## What to work on
Return verbatim the inclusive range of lines running from the line that contains "const pottedCactus = new THREE.Group();" to the line that contains "cad_parts[node].hide_render = cad_parts[node].hide_viewport". Omit every other line.

## Source data
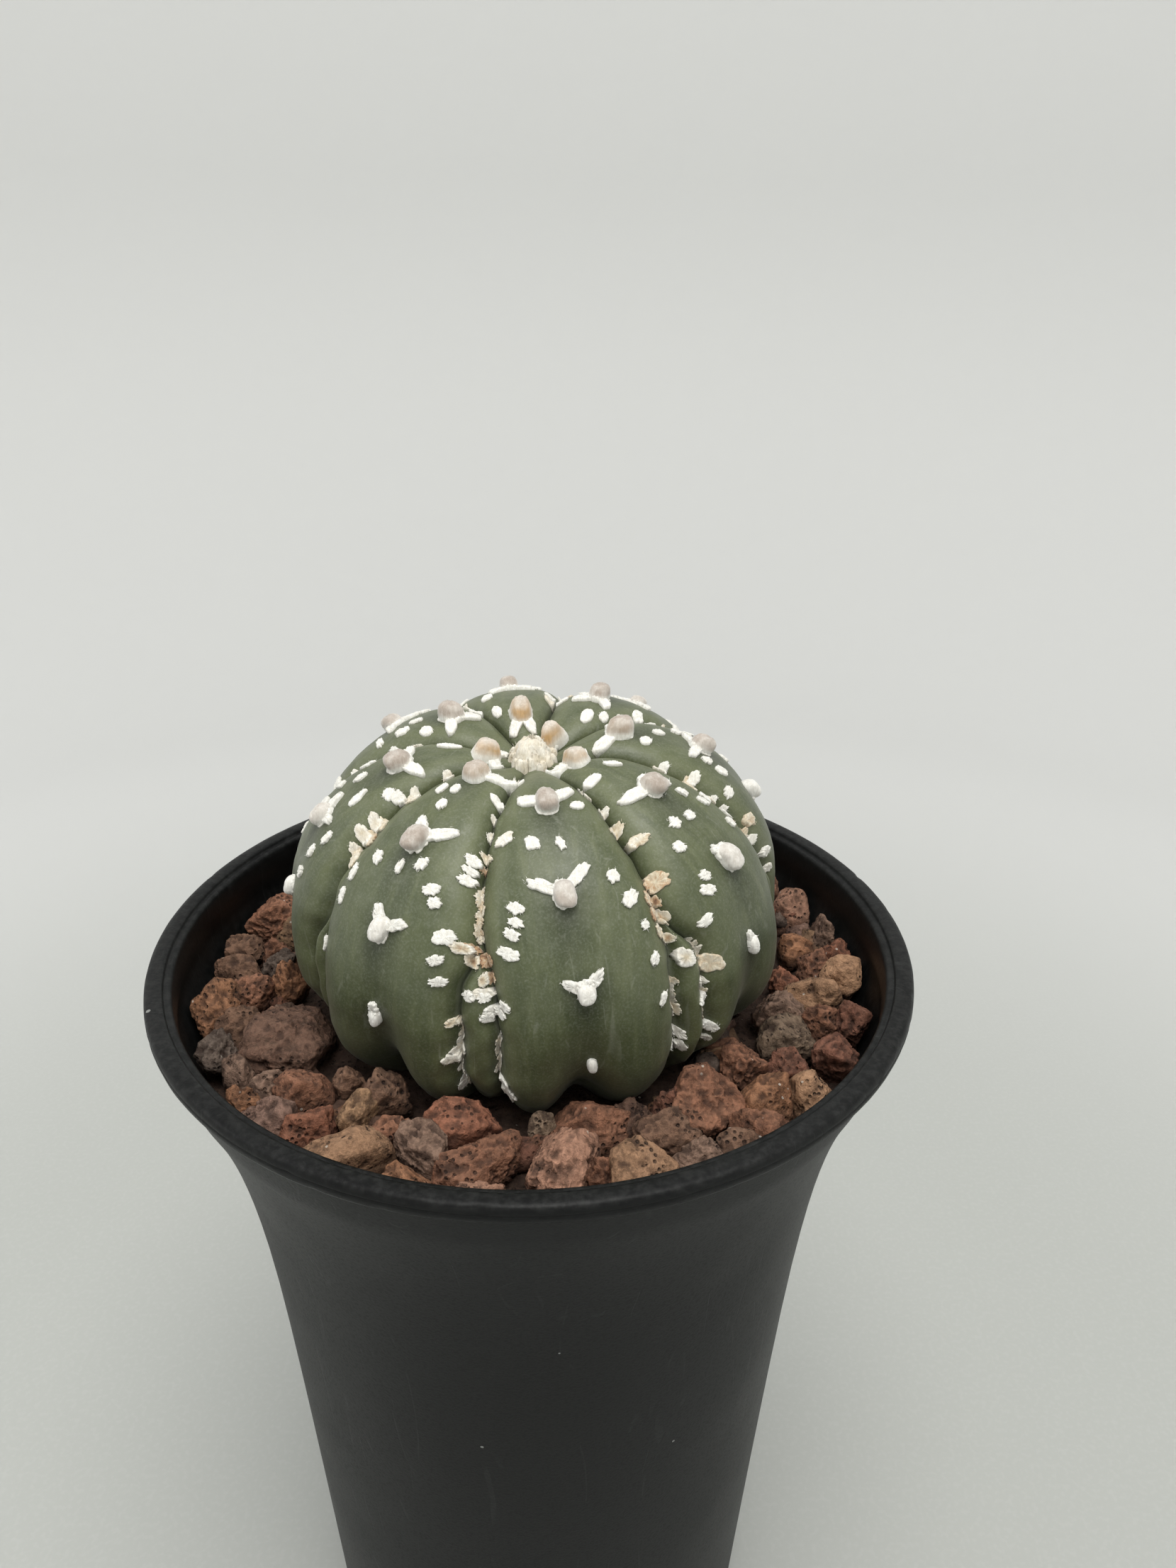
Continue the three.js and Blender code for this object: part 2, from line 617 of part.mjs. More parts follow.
// Angular lump, pulled in where it would touch the pot or the soil
function stoneGeometry(stone, random) {
  const [x, y, long, wide, turn] = stone;
  const large = long > largeStone;
  const geometry = merged(new THREE.IcosahedronGeometry(1, large ? 1 : 0));
  const position = geometry.attributes.position;
  const tall = stoneDepth + stoneTallness * wide;
  const middle = stoneTop + stoneLift * wide + stoneUneven * (random() - 0.5) - tall / 2;
  const point = new THREE.Vector3();
  for (let i = 0; i < position.count; i += 1) {
    const swell = stoneSwell.least + stoneSwell.range * random();
    point.fromBufferAttribute(position, i).multiplyScalar(swell);
    point.set(point.x * long / 2, point.y * wide / 2, point.z * tall / 2);
    point.applyAxisAngle(new THREE.Vector3(0, 0, 1), radians(turn));
    point.add(new THREE.Vector3(x, y, middle));
    point.z = Math.max(point.z, soilTop + gap + 0.3);
    const limit = innerRadius(point.z) - stoneClearance;
    const reach = Math.min(1, limit / Math.hypot(point.x, point.y));
    position.setXYZ(i, point.x * reach, point.y * reach, point.z);
  }
  return geometry;
}

function backStones(random) {
  const rows = [];
  for (const { radius, from, to, step, size } of backRings) {
    for (let degrees = from; degrees < to; degrees += step) {
      const angle = radians(degrees + 3 * random());
      const away = radius + random() - 0.5;
      const long = size * (0.85 + 0.4 * random());
      rows.push([away * Math.cos(angle), away * Math.sin(angle), long, long * 0.8, 180 * random()]);
    }
  }
  return rows;
}

function gravelGeometry() {
  const random = seeded(7);
  const base = soilTop + gap;
  const edge = innerRadius(soilTop) - gap;
  const bed = [[bedInner, base], [edge, base], [edge + 0.5, bedTop], [bedInner, bedTop], [bedInner, base]];
  const rows = [...stones, ...backStones(random)];
  const lumps = rows.map((row) => stoneGeometry(row, random));
  const layer = fused([revolved(bed, potSides), ...lumps]);
  return toGeometry(layer.subtract(toSolid(seatGeometry(seatGap))));
}

function piece(name, geometry, roughness) {
  const material = new THREE.MeshStandardMaterial({ color: colours[name], roughness, metalness: 0 });
  geometry.computeVertexNormals();
  const mesh = new THREE.Mesh(geometry, material);
  mesh.name = name;
  return mesh;
}

const pottedCactus = new THREE.Group();
pottedCactus.add(piece('pot', potGeometry(), 0.55));
pottedCactus.add(piece('soil', soilGeometry(), 0.95));
pottedCactus.add(piece('gravel', gravelGeometry(), 0.95));

const cactus = piece('cactus', cactusGeometry(), 0.7);
cactus.quaternion.copy(leanTurn());
cactus.position.copy(bodyCentre);
pottedCactus.add(cactus);

export default pottedCactus;
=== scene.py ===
import math

import bmesh
import bpy
import numpy as np
from mathutils import Matrix, Vector, noise


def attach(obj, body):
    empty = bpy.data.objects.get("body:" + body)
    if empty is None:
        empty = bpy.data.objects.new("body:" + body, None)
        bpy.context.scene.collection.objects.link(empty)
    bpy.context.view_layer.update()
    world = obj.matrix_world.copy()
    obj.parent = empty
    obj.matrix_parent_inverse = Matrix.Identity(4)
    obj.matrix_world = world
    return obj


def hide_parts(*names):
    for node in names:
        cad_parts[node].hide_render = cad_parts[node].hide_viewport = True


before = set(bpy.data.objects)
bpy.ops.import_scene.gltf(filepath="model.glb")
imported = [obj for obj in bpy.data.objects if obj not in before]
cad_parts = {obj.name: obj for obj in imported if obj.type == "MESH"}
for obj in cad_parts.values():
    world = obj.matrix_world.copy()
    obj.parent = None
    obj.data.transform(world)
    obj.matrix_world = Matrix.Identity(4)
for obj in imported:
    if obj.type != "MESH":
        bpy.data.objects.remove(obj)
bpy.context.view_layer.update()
mm = 0.001
print("frame loaded")

# Studio: the camera, a pale floor that curves up into a wall all round, and soft lights
studio = {
    "cameraPlace": (7.43, -142.14, 229.93),
    "cameraPlace": (7.43, -142.14, 229.93),
    "cameraRight": (0.9999, 0.0049, 0.0104),
    "cameraUp": (-0.0115, 0.4261, 0.9046),
    "lens": 27.03,
    "sensor": 36,
    "nearAndFar": (0.005, 10),
    "floorReach": 430,
    "floorCurve": 260,
    "wallTop": 950,
    "floorSides": 96,
    # floor colour near the pot: partly the greyer table, partly painted shade round the pot
    "tableAndShadeColour": (0.44, 0.452, 0.43, 1),
    "boardColour": (0.615, 0.62, 0.61, 1),
    "skyColour": (0.975, 0.985, 1.0),
    "skyStrength": 0.78,
    "aim": (0, 0, 120),
    "lamps": [  # name, place, width, watts, colour
        ("overheadSoftbox", (70, -290, 1060), 620, 7.3, (1.0, 0.985, 0.95)),
        ("leftSoftbox", (-560, -60, 450), 420, 0.5, (0.98, 0.99, 1.0)),
    ],
}


def addCamera():
    data = bpy.data.cameras.new("camera")
    data.sensor_width, data.lens = studio["sensor"], studio["lens"]
    data.clip_start, data.clip_end = studio["nearAndFar"]
    camera = bpy.data.objects.new("camera", data)
    right = Vector(studio["cameraRight"]).normalized()
    back = right.cross(Vector(studio["cameraUp"])).normalized()
    turned = Matrix((right, back.cross(right), back)).transposed().to_4x4()
    camera.matrix_world = Matrix.Translation(Vector(studio["cameraPlace"]) * mm) @ turned
    bpy.context.collection.objects.link(camera)
    bpy.context.scene.camera = camera


def addLamp(name, place, width, watts, colour):
    data = bpy.data.lights.new(name, "AREA")
    data.shape, data.size, data.energy, data.color = "DISK", width * mm, watts, colour
    lamp = bpy.data.objects.new(name, data)
    lamp.location = Vector(place) * mm
    aim = Vector(studio["aim"]) * mm - lamp.location
    lamp.rotation_euler = aim.to_track_quat("-Z", "Y").to_euler()
    lamp.visible_camera = False
    bpy.context.collection.objects.link(lamp)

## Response
const pottedCactus = new THREE.Group();
pottedCactus.add(piece('pot', potGeometry(), 0.55));
pottedCactus.add(piece('soil', soilGeometry(), 0.95));
pottedCactus.add(piece('gravel', gravelGeometry(), 0.95));

const cactus = piece('cactus', cactusGeometry(), 0.7);
cactus.quaternion.copy(leanTurn());
cactus.position.copy(bodyCentre);
pottedCactus.add(cactus);

export default pottedCactus;
=== scene.py ===
import math

import bmesh
import bpy
import numpy as np
from mathutils import Matrix, Vector, noise


def attach(obj, body):
    empty = bpy.data.objects.get("body:" + body)
    if empty is None:
        empty = bpy.data.objects.new("body:" + body, None)
        bpy.context.scene.collection.objects.link(empty)
    bpy.context.view_layer.update()
    world = obj.matrix_world.copy()
    obj.parent = empty
    obj.matrix_parent_inverse = Matrix.Identity(4)
    obj.matrix_world = world
    return obj


def hide_parts(*names):
    for node in names:
        cad_parts[node].hide_render = cad_parts[node].hide_viewport = True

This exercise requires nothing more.